Governance of tourism flows management also requires technological support. Technology is an effective way to improve the efficiency. It is applied in two ways. First, it helps standardize the behaviors of enterprises and tourists in scenic spots; Second, to achieve macro-control and micro-management of tourism flows in scenic spots, modern technologies such as the Internet, cloud computing, big data, and the Internet of things play a huge role. In 2015, the National Tourism Administration issued the Guidelines for the Verification of the Maximum Capacity of Scenic Spots. In 2017, China issued the General Standards for the Management of Scenic Spots and the Rules for Reaction during Peak Hours. National and local tourism administrations and related organizations work hard to build the base for tourism profile and build smart tourism management systems. These efforts cover overflow control and smart management of flows, ticket reservation system, passenger flows forecasting and guidance system, real-time flows monitoring and control system, etc. They have achieved good results through practices.

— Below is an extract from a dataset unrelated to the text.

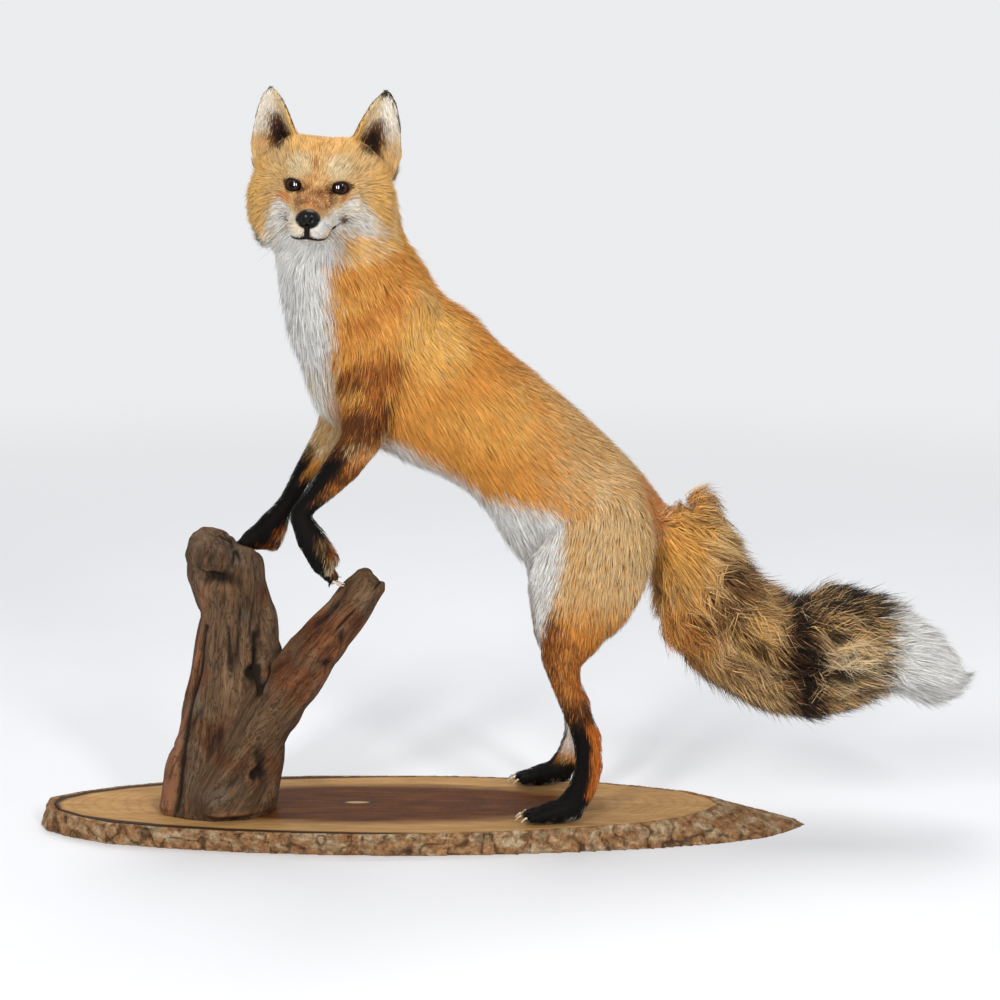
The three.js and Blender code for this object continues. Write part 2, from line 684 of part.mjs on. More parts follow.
function legSolid(rows, grow = 0) {
  return loft(rows, { ...LEG_LOOK, rings: rows.length - 1, grow });
}

function buildTail() {
  const trunk = loft(TRUNK, { ...TRUNK_LOOK, grow: GAP });
  const grown = union([trunk, legSolid(LEFT_HIND, GAP), legSolid(RIGHT_HIND, GAP)]);
  const tail = loft(TAIL, { lateral: UPWARD, sides: 11, rings: 11, domes: [4, 15] });
  const names = ["tail_base", "tail_middle", "tail_end", "tail_tip"];
  const pieces = partAlong(largest(tail.subtract(grown)), TAIL, TAIL_CUTS, UPWARD);
  placeAll(names, pieces, ["coat", "coat", "coat", "pale"]);
}

function buildMount() {
  const wood = slabBlock(BARK_THICK, 0, SLAB_THICK);
  const hole = slabBlock(BARK_THICK - GAP, -1, SLAB_THICK + 1);
  place("slab_wood", wood, "slab");
  place("slab_bark", slabBlock(0, 0, SLAB_THICK).subtract(hole), "bark");
  Object.entries(driftwood()).forEach(([name, solid]) => place(name, largest(solid), "driftwood"));
}

buildHead();
buildBody();
buildLegs();
buildTail();
buildMount();

export default model;
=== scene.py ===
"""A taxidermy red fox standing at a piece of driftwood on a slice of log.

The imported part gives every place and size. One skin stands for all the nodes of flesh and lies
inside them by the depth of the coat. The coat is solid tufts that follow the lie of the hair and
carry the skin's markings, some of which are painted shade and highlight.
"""

import math

import bmesh
import bpy
import numpy as np
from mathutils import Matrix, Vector, bvhtree, kdtree


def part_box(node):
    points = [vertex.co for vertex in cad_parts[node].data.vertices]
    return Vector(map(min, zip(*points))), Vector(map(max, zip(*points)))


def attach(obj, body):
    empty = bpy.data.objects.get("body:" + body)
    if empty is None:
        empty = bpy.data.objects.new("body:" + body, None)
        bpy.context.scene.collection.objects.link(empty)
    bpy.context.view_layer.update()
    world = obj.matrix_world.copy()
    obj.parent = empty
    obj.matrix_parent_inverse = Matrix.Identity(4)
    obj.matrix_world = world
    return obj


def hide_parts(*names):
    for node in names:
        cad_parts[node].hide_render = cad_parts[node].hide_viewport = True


MM = 0.001
SEED = 7

# ---------------------------------------------------------------- camera and light, in metres and degrees
CAMERA_AT = (0.093, -2.7, 0.9)
CAMERA_PITCH = 78.96
CAMERA_LENS = 90.03
CAMERA_SENSOR = 36

ROOM_COLOUR = (0.97, 0.98, 1.0, 1)
ROOM_BRIGHT, ROOM_LIGHT = 0.86, 0.50  # brightness of the room as it is seen, and as it lights the object
FLOOR_HALF = 30.0
FLOOR_NEAR, FLOOR_FAR = 0.7, 3.4  # the floor turns into the room between these distances
LAMPS_AIM = (0.05, 0, 0.45)
# name, where, size across and up, watts
LAMPS = (
    ("key", (-1.05, -2.7, 1.9), (0.36, 1.3), 43),
    ("fill", (1.25, -2.6, 1.8), (0.36, 1.3), 31),
    ("top", (0.2, 0.9, 2.8), (1.2, 2.0), 30),
)
# two tall panels that only the glass eyes see
EYE_LAMPS = (
    ("catchlight_left", (-0.98, -2.7, 0.80), (0.30, 0.95), 140),
    ("catchlight_right", (-0.12, -2.7, 0.80), (0.30, 0.95), 140),
)

# ---------------------------------------------------------------- skin, in millimetres
BRIDGE = 0.6  # how far each flesh node swells, so that the thin gaps between them close
EAR_SWELL = 1.3  # the ears' thin edges swell more, and are taken in again
SKIN_CELL = 2.0  # mesh size of the skin before its plainer parts are thinned
THINNED = 0.36  # share of the faces that thinning leaves
NOSE_DROP = math.atan2(28.5, 65.5)  # the nose lies this far below the line straight ahead of the eyes
EYE_AHEAD = 45.5  # the eyes' middle, ahead of the skull's centre
SNOUT_FROM = 44  # all that lies further ahead than this may be near the mouth
TAKEN_IN = 14  # steps in which the skin is taken in by the coat's depth
TRUNK_ROUNDS = 22  # rounds of smoothing where the coat is deep
LID_REACH = 3.2  # the lids' folds end this far out, in sizes of their opening
LID_ROUNDS = 26  # rounds of smoothing of the folds round the lids

# ---------------------------------------------------------------- coat: one row for each kind of flesh node
# hair length, coat depth over the skin, tuft width (all mm), tufts on each square cm, clumping 0..1
COAT = {
    "muzzle": (5.5, 1.4, 0.55, 110, 0.05),
    "head": (11.0, 3.0, 0.65, 78, 0.10),
    "ear": (7.0, 0.7, 0.55, 70, 0.05),
    "neck": (30.0, 14.0, 0.85, 54, 0.15),
    "chest": (27.0, 13.0, 0.85, 44, 0.13),
    "loin": (25.0, 12.0, 0.85, 44, 0.12),
    "rump": (22.0, 12.0, 0.85, 46, 0.14),
    "tail_base": (29.0, 21.0, 0.95, 40, 0.24),
    "tail_middle": (30.0, 23.0, 0.95, 42, 0.26),
    "tail_end": (30.0, 23.0, 0.95, 44, 0.26),
    "tail_tip": (40.0, 16.0, 0.85, 62, 0.25),
    "upper_arm": (19.0, 7.0, 0.8, 46, 0.15),
    "forearm": (12.0, 3.5, 0.7, 50, 0.10),
    "forepaw": (8.0, 1.8, 0.6, 56, 0.08),
    "thigh": (18.0, 9.0, 0.85, 46, 0.15),
    "shank": (13.0, 4.0, 0.75, 44, 0.12),
    "metatarsus": (9.0, 2.8, 0.65, 46, 0.08),
    "hindpaw": (8.0, 1.8, 0.6, 50, 0.08),
}
LENGTH, DEPTH, WIDTH, COUNT, CLUMP = range(5)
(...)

In exploring ways to optimize the flows management system, China is ready to learn from successful experiences of other countries and regions, and is willing to share our ideas and practices. We will continue to explore the road to the governance of scenic spots management in China under the leadership of the Communist Party of China, with laws and regulations as the basis for governance, with the administrative system as the back for governance, and with science and technology and standards as tools of governance.